The xerox copy of Cert. No.92 issued by UBI, Poona
Camp Branch is attached.
At Sl.no.8 it is shown that the assessee has deposited Rs. 2,87,037/-
in CA A/c No.22035 with Union Bank of India, Poona Camp Br.
towards the payment to be made for construction of residential house
at 38 Koregaon Park, Pune out of LIC loan, sale of shares and partly
from foreign remittances received. At Sl.No.9 it is shown that the
assessee has paid Rs. 13,90,383/- to M/s Bhojwani Bros towards the
return of loan taken on CA out of foreign remittances received.
The above figures do not disclose the source of income and
that this income is their own independent income and they had
contributed for purchase of the suit property. No reliance can be
placed on the said documents.
Regarding the capital received from foreign remittances under
Foreign Exchange (Immunity) Scheme, 1991, learned counsel Mr.
Rohtagi contended that under the scheme the appellants are immune
from disclosing the source of receipt. It is true that as per the terms
of the scheme the recipient will not be required to disclose for any
purpose the nature and source of remittances and further no enquiry
or investigation will be commenced against the recipient under any
law on the ground that he has received such remittance. It only
protects the appellant from prosecution under FERA and income tax.

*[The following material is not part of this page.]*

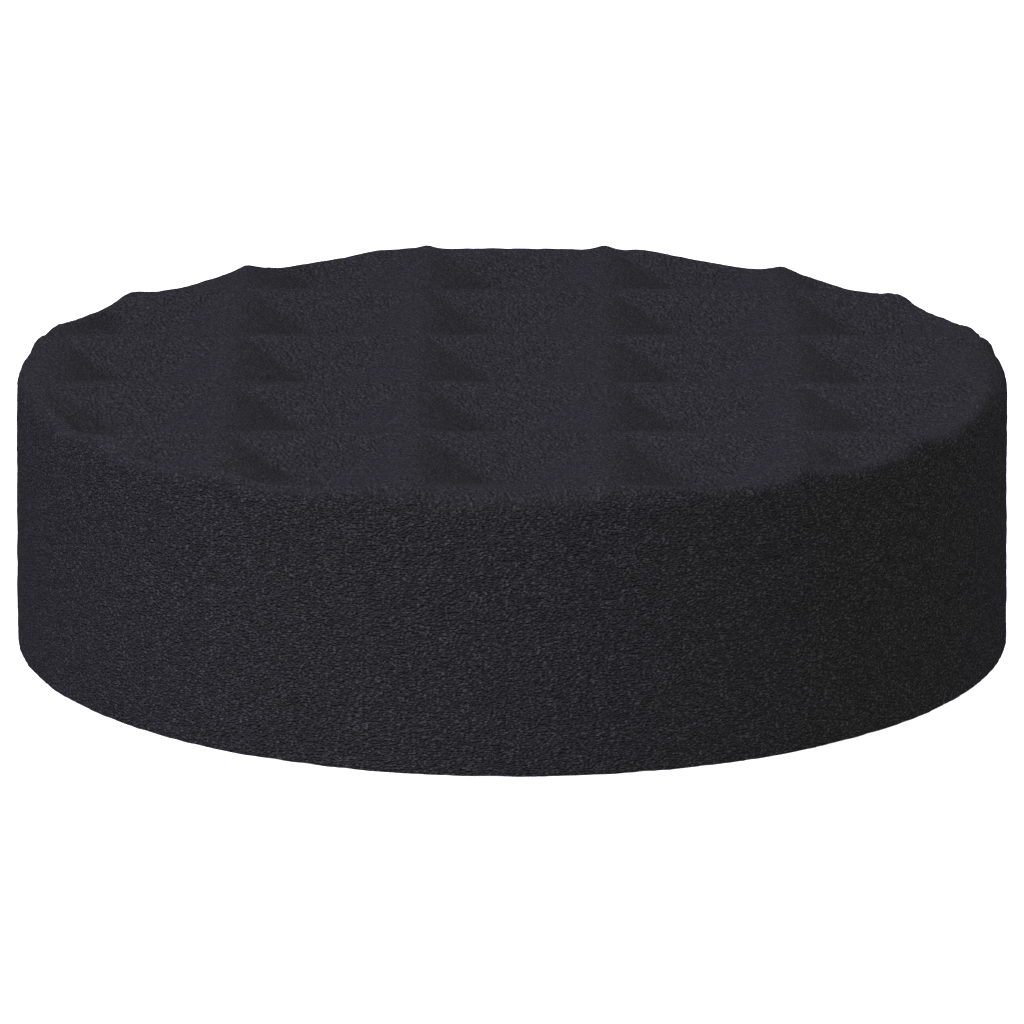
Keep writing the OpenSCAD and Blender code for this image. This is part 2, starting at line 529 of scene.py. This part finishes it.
def make_plate(material):
    """The moulded plate: ribbed underneath, with a hub that holds the insert."""
    shell = Shell()
    low_z = plate_low.z
    rim_r = plate_high.x
    web_top = glue_low.z
    web_low = web_top - WEB_T
    edge_r = rim_r - LIP_EDGE_R
    outer = shell.add(circle(edge_r - MARGIN, low_z, PLATE_AROUND))
    ring_in = RING_RIB_R - RIB_W / 2
    ring_out = RING_RIB_R + RIB_W / 2
    mouths = []
    for k in range(RIB_COUNT):
        turn = k * 2 * math.pi / RIB_COUNT
        mouths.append(rib_bay(shell, turn, HUB_R, ring_in, low_z, web_low, INNER_MARKS_R))
        mouths.append(rib_bay(shell, turn, ring_out, rim_r - RIB_W, low_z, web_low, OUTER_MARKS_R))
    nut_edge = shell.add(hexagon(HEX_ACROSS + 2 * MARGIN, low_z, HUB_AROUND))
    flat(shell, outer, mouths + [nut_edge], True)
    # Out over the lip's rounded edge, up its wall and in over the top to the hub
    ring = outer
    profile = [(edge_r, low_z)]
    for bend in steps_to(0, math.pi / 2, LIP_EDGE_ROWS):
        profile.append((edge_r + LIP_EDGE_R * math.sin(bend), low_z + LIP_EDGE_R * (1 - math.cos(bend))))
    profile += [(rim_r, web_top - MARGIN), (rim_r - MARGIN, web_top)]
    for radius, z in profile:
        following = shell.add(circle(radius, z, PLATE_AROUND))
        shell.bridge(following, ring)
        ring = following
    hub = [(r, web_top) for r in steps_to(rim_r - MARGIN, HUB_R, PLATE_TOP_ROWS)]
    hub += [(HUB_R, z) for z in steps_to(web_top, plate_high.z, HUB_ROWS)]
    hub += [(RELIEF_R, plate_high.z)]
    for radius, z in hub:
        following = shell.add(circle(radius, z, HUB_AROUND))
        shell.bridge(following, ring)
        ring = following
    shell.cap(ring[::-1], (0, 0, plate_high.z))
    # In over the hexagon's edge and up the hub's bore to the relief behind the insert
    relief_z = insert_high.z
    ring = nut_edge
    inner = [hexagon(HEX_ACROSS, low_z + HOLE_BEVEL, HUB_AROUND), hexagon(HEX_ACROSS, relief_z, HUB_AROUND)]
    inner += [circle(RELIEF_R, relief_z, HUB_AROUND)]
    inner += [circle(RELIEF_R, relief_z + RELIEF_DEPTH, HUB_AROUND)]
    for points in inner:
        following = shell.add(points)
        shell.bridge(ring, following)
        ring = following
    shell.cap(ring, (0, 0, relief_z + RELIEF_DEPTH))
    mesh = shell.mesh("plate_moulding")
    obj = piece("plate_moulding", mesh, material)
    shade_level_faces_flat(mesh)
    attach(obj, "root")
    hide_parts("backing_plate")


def thread_radius(turn, z):
    """Radius of the cut thread: flat crests, flat roots and 60 degree flanks between them."""
    phase = np.mod(z / THREAD_PITCH - turn / (2 * math.pi), 1)
    from_root = np.abs(phase - 0.5)
    root_half, crest_half = 1 / 16, 1 / 8
    share = np.clip((from_root - root_half) / (0.5 - crest_half - root_half), 0, 1)
    return THREAD_R - THREAD_DEPTH * share


def make_insert(material):
    """The hexagonal steel insert, with a helical thread cut through it."""
    shell = Shell()
    low_z, high_z = insert_low.z, insert_high.z
    mouth_r = THREAD_R + COUNTERSINK_OVER
    end_across = HEX_ACROSS - 2 * INSERT_BEVEL
    around = HUB_AROUND * 2
    turn = np.arange(around) * 2 * math.pi / around
    # Up the outside from the lower face's bevelled edge, then down the thread
    rows = [circle(mouth_r, low_z, around), circle(mouth_r + MARGIN, low_z, around)]
    rows += [hexagon(end_across - 2 * MARGIN, low_z, around), hexagon(end_across, low_z, around)]
    rows += [hexagon(HEX_ACROSS, low_z + INSERT_BEVEL, around)]
    rows += [hexagon(HEX_ACROSS, high_z - INSERT_BEVEL, around)]
    rows += [hexagon(end_across, high_z, around), circle(mouth_r, high_z, around)]
    steps = round((high_z - low_z) / THREAD_PITCH * THREAD_ROWS_PER_TURN)
    for z in steps_to(high_z, low_z, steps)[:-1]:
        cone_r = mouth_r - min(high_z - z, z - low_z)
        rows.append(circle(np.maximum(thread_radius(turn, z), cone_r), z, around))
    ring = first = shell.add(rows[0])
    for points in rows[1:]:
        following = shell.add(points)
        shell.bridge(following, ring)
        ring = following
    shell.bridge(first, ring)
    mesh = shell.mesh("threaded_insert")
    obj = piece("threaded_insert", mesh, material)
    mesh.set_sharp_from_angle(angle=SHARP_ANGLE)
    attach(obj, "root")
    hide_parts("thread_insert")


def noise_round(reach, height, count):
    """Noise at points round a circle, livelier the further the circle reaches."""
    places = circle(reach, height, count)
    return np.array([noise.noise(Vector(p)) for p in places])


def make_glue(material):
    """The glue between plate and foam, with an uneven bead squeezed down into the gap round the plate."""
    shell = Shell()
    low_z, high_z = glue_low.z, glue_high.z
    plate_r = plate_high.x
    waves = noise_round(4, 0.5, PLATE_AROUND)
    ripples = noise_round(22, 2.5, PLATE_AROUND)
    bead_z = low_z - BEAD_DROP + BEAD_WAVE * waves + BEAD_RIPPLE * ripples
    hub_r = HUB_R + FOAM_GAP
    wet_in = plate_r + GLUE_CLEAR
    wet_out = plate_r + FOAM_GAP - GLUE_CLEAR
    # The bead's lower edge is rounded: its middle hangs lower than where it wets the plate and the foam
    rows = [(hub_r, low_z), (wet_in, low_z), (wet_in, bead_z + FOAM_GAP / 2)]
    rows += [(plate_r + FOAM_GAP / 2, bead_z), (wet_out, bead_z + 0.4 * FOAM_GAP)]
    rows += [(wet_out, high_z), (hub_r, high_z)]
    ring = first = shell.add(circle(*rows[0], PLATE_AROUND))
    for radius, z in rows[1:]:
        following = shell.add(circle(radius, z, PLATE_AROUND))
        shell.bridge(following, ring)
        ring = following
    shell.bridge(first, ring)
    obj = piece("glue_bead", shell.mesh("glue_bead"), material)
    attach(obj, "root")
    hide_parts("glue_film")


# ---------------------------------------------------------------- materials

CELL_COLOUR = (0.0162, 0.0162, 0.0162)
# Lighter strut ends, partly a painted highlight: bright specks where facets would catch the light
STRUT_AND_GLINT_COLOUR = (0.047, 0.047, 0.047)
CELL_RELIEF = 0.95 * MM
# Average share of the lighter strut ends and painted glints in the foam's grain
STRUT_AND_GLINT_SHARE = 0.15
# How much of the grain's strength is left on faces that look up: painted light, since light falling
# straight on a face shows the foam's grain less than grazing light does
FACE_PAINTED_CONTRAST = 0.5


class Nodes:
    """Short calls for building a material's nodes."""

    def __init__(self, name):
        self.material = bpy.data.materials.new(name)
        self.material.use_nodes = True
        self.tree = self.material.node_tree
        self.shader = self.tree.nodes["Principled BSDF"]

    def add(self, kind, inputs=None, **settings):
        """A new node with its settings made, and its inputs set or linked."""
        node = self.tree.nodes.new(kind)
        for name, value in settings.items():
            setattr(node, name, value)
        for name, value in (inputs or {}).items():
            if isinstance(value, bpy.types.NodeSocket):
                self.tree.links.new(value, node.inputs[name])
            else:
                node.inputs[name].default_value = value
        return node

    def place(self, scale=(1, 1, 1)):
        """Object coordinates, in metres, stretched by scale."""
        where = self.add("ShaderNodeTexCoord").outputs["Object"]
        return self.add("ShaderNodeMapping", {"Vector": where, "Scale": scale}).outputs["Vector"]

    def noise(self, where, scale, detail=2.0, roughness=0.5):
        inputs = {"Vector": where, "Scale": scale, "Detail": detail, "Roughness": roughness}
        return self.add("ShaderNodeTexNoise", inputs).outputs["Fac"]

    def math(self, operation, a, b):
        return self.add("ShaderNodeMath", {0: a, 1: b}, operation=operation).outputs[0]

    def fit(self, value, low, high, to_low=0.0, to_high=1.0):
        """Stretches the range from low to high over another one, and stops at its ends."""
        inputs = {"Value": value, "From Min": low, "From Max": high, "To Min": to_low, "To Max": to_high}
        return self.add("ShaderNodeMapRange", inputs).outputs["Result"]

    def blend(self, share, a, b):
        """Mixes two colours, all a where share is 0 and all b where it is 1."""
        node = self.add("ShaderNodeMix", data_type="RGBA")
        self.tree.links.new(share, node.inputs["Factor"])
        for socket, colour in ((node.inputs[6], a), (node.inputs[7], b)):
            if isinstance(colour, bpy.types.NodeSocket):
                self.tree.links.new(colour, socket)
            else:
                socket.default_value = (*colour, 1)
        return node.outputs[2]

    def bump(self, height, distance):
        """Relief that stands out by distance where height is 1."""
        inputs = {"Height": height, "Distance": distance, "Strength": 1.0}
        return self.add("ShaderNodeBump", inputs).outputs["Normal"]

    def finish(self, **sockets):
        """Sets or links the shader's inputs, and returns the material."""
        for name, value in sockets.items():
            socket = self.shader.inputs[name.replace("_", " ")]
            if isinstance(value, bpy.types.NodeSocket):
                self.tree.links.new(value, socket)
            else:
                socket.default_value = value
        return self.material


def foam_material():
    """Black open-cell foam: rough grain with lighter strut ends, which are partly painted glints. This
    colour grain is softer on the face than on the side, painted to stand in for how the light falls.
    """
    n = Nodes("pad_foam")
    where = n.place(scale=(1, 1, 1.8))
    grain = n.noise(where, 1850.0, detail=0.0)
    # Lighter specks: strut ends, and painted glints where facets would catch the light
    struts_and_glints = n.fit(n.noise(where, 2000.0, detail=0.0), 0.52, 0.82)
    normal_out = n.add("ShaderNodeNewGeometry").outputs["Normal"]
    upward = n.add("ShaderNodeSeparateXYZ", {"Vector": normal_out}).outputs["Z"]
    # Painted light: the colour grain fades on faces that look up, standing in for how the light falls on
    # them
    painted_light_contrast = n.fit(upward, 0.35, 0.75, 1.0, FACE_PAINTED_CONTRAST)
    tone = n.math("MULTIPLY", n.math("SUBTRACT", struts_and_glints, STRUT_AND_GLINT_SHARE), painted_light_contrast)
    tone = n.math("ADD", tone, STRUT_AND_GLINT_SHARE)
    colour = n.blend(tone, CELL_COLOUR, STRUT_AND_GLINT_COLOUR)
    normal = n.bump(grain, CELL_RELIEF)
    return n.finish(Base_Color=colour, Roughness=0.95, Normal=normal, Specular_IOR_Level=0.0)


def plate_material():
    """Black moulded nylon: a fine eroded grain, with faint flow streaks in its gloss."""
    n = Nodes("plate_plastic")
    where = n.place()
    grain = n.noise(where, 2600.0, detail=2.0)
    flow = n.noise(n.place(scale=(1, 3.5, 1)), 45.0, detail=4.0, roughness=0.6)
    dust = n.fit(n.noise(where, 420.0, detail=5.0, roughness=0.7), 0.56, 0.75)
    colour = n.blend(flow, (0.0150, 0.0155, 0.0165), (0.0210, 0.0215, 0.0225))
    colour = n.blend(dust, colour, (0.0480, 0.0470, 0.0450))
    gloss = n.fit(flow, 0.3, 0.7, 0.36, 0.52)
    return n.finish(Base_Color=colour, Roughness=gloss, Normal=n.bump(grain, 0.03 * MM))


def steel_material():
    """Turned and zinc-plated steel: rings left by the lathe, and faint clouds in the plating."""
    n = Nodes("insert_steel")
    where = n.place()
    rings = n.add("ShaderNodeTexWave", {"Vector": where, "Scale": 900.0, "Distortion": 0.6, "Detail": 2.0},
                  wave_type="RINGS", rings_direction="Z").outputs["Fac"]
    clouds = n.noise(where, 260.0, detail=4.0, roughness=0.6)
    colour = n.blend(clouds, (0.38, 0.39, 0.41), (0.52, 0.52, 0.51))
    gloss = n.fit(clouds, 0.3, 0.7, 0.24, 0.42)
    return n.finish(Base_Color=colour, Roughness=gloss, Metallic=1.0, Normal=n.bump(rings, 0.012 * MM))


def glue_material():
    """Cured contact adhesive: amber, glossy and a little cloudy."""
    n = Nodes("glue")
    clouds = n.noise(n.place(), 500.0, detail=4.0)
    colour = n.blend(clouds, (0.36, 0.25, 0.09), (0.62, 0.49, 0.24))
    gloss = n.fit(clouds, 0.3, 0.7, 0.18, 0.34)
    return n.finish(Base_Color=colour, Roughness=gloss, Normal=n.bump(clouds, 0.15 * MM))


# ---------------------------------------------------------------- floor and light

# Name, turn round the pad from the camera's side, height angle, strength on the pad, colour
LIGHTS = (
    ("key softbox", -60, 32, 1.92, (0.72, 0.67, 1.0)),
    ("right fill", 30, 32, 0.64, (0.86, 0.84, 0.95)),
    ("back fill", 150, 32, 0.88, (0.67, 0.61, 0.92)),
)
LIGHT_DISTANCE = 3.0
LIGHT_SIZE = 1.6
SURROUNDINGS = 0.6
FLOOR_GLOW = 0.6
FLOOR_R = 5.0
SWEEP_R = 1.5
SWEEP_BEND = math.radians(75)
SWEEP_ROWS = 15
FLOOR_AROUND = 96


def make_floor():
    """A white table, swept up all round. Its glow hides the shadows, and its light stays off the pad."""
    n = Nodes("floor")
    tone = n.blend(n.noise(n.place(), 3.0), (0.86, 0.86, 0.86), (0.88, 0.88, 0.88))
    glow = {"Emission_Color": (1, 1, 1, 1), "Emission_Strength": FLOOR_GLOW}
    material = n.finish(Base_Color=tone, Roughness=0.9, **glow)
    shell = Shell()
    ring = shell.add(circle(FLOOR_R, 0, FLOOR_AROUND))
    shell.cap(ring[::-1], (0, 0, 0))
    for bend in steps_to(0, SWEEP_BEND, SWEEP_ROWS):
        radius = FLOOR_R + SWEEP_R * math.sin(bend)
        following = shell.add(circle(radius, SWEEP_R * (1 - math.cos(bend)), FLOOR_AROUND))
        shell.bridge(ring, following)
        ring = following
    floor = piece("floor", shell.mesh("floor"), material)
    floor.visible_diffuse = False


def make_light(name, turn, height, strength, colour):
    """A square softbox aimed at the pad; strength is what a white surface facing it would show."""
    data = bpy.data.lights.new(name, "AREA")
    data.energy = strength * (math.pi * LIGHT_DISTANCE) ** 2
    data.size = LIGHT_SIZE
    data.color = colour
    light = bpy.data.objects.new(name, data)
    away = direction(math.radians(turn), math.radians(height))
    light.location = Vector((0, 0, FOAM_H / 2)) + away * LIGHT_DISTANCE
    light.rotation_euler = away.to_track_quat("Z", "Y").to_euler()
    bpy.context.scene.collection.objects.link(light)


def make_world():
    world = bpy.data.worlds.new("studio")
    world.use_nodes = True
    background = world.node_tree.nodes["Background"]
    background.inputs["Color"].default_value = (1, 1, 1, 1)
    background.inputs["Strength"].default_value = SURROUNDINGS
    bpy.context.scene.world = world


make_foam(foam_material())
make_plate(plate_material())
make_insert(steel_material())
make_glue(glue_material())
make_floor()
make_world()
for light in LIGHTS:
    make_light(*light)
bpy.context.scene.view_settings.view_transform = "Standard"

It does not prohibit the appellants from disclosing the sources.
Furthermore, the remittance, so received by the appellants, could not
be described as income, much less an independent income. As
already noticed, in the instant case, a duty is cast upon the appellants
to discharge the burden of proving that the appellants have a share in
the property. The appellants could have disclosed the source of
remittance to discharge the burden.
At this stage we may also notice that the appellants relied upon
the gifts from relatives and friends see Vol.V pages 57-59 which show
that the appellants have received some amount of gifts in terms of
US$ from foreign countries. Mr. V.R.Bhojwani admitted that the three
donors were not related by blood and two donors were distant
cousins. It is apparent that the so-called gifts made by the donors
were actually sent by the husbands of the appellants through name-
lenders and by no stretch of imagination it could be an income, much
less an independent income of the appellants. Similarly, the net
income of the appellants during the year 1992-93 shown at pages 57-
59 (Vol.V) was not adequate to repay the loan.
For the reasons aforestated the appellants have miserably
failed to establish that on the date the decrees were passed, the
appellants were the co-owners of the property at 38, Koregaon Park,
Pune. They further failed to establish that they have any independent
source of income and they have contributed for purchase of the
property at 38, Koregaon Park, Pune, from their own independent
income. Further the appellants failed to discharge the burden of
proving that the appellants have a share in the property. The other
connected issues are only consequential to this issue and it may not
be necessary for us to deal with them in view of our decision above.
Accordingly, the appeal fails and is dismissed with costs.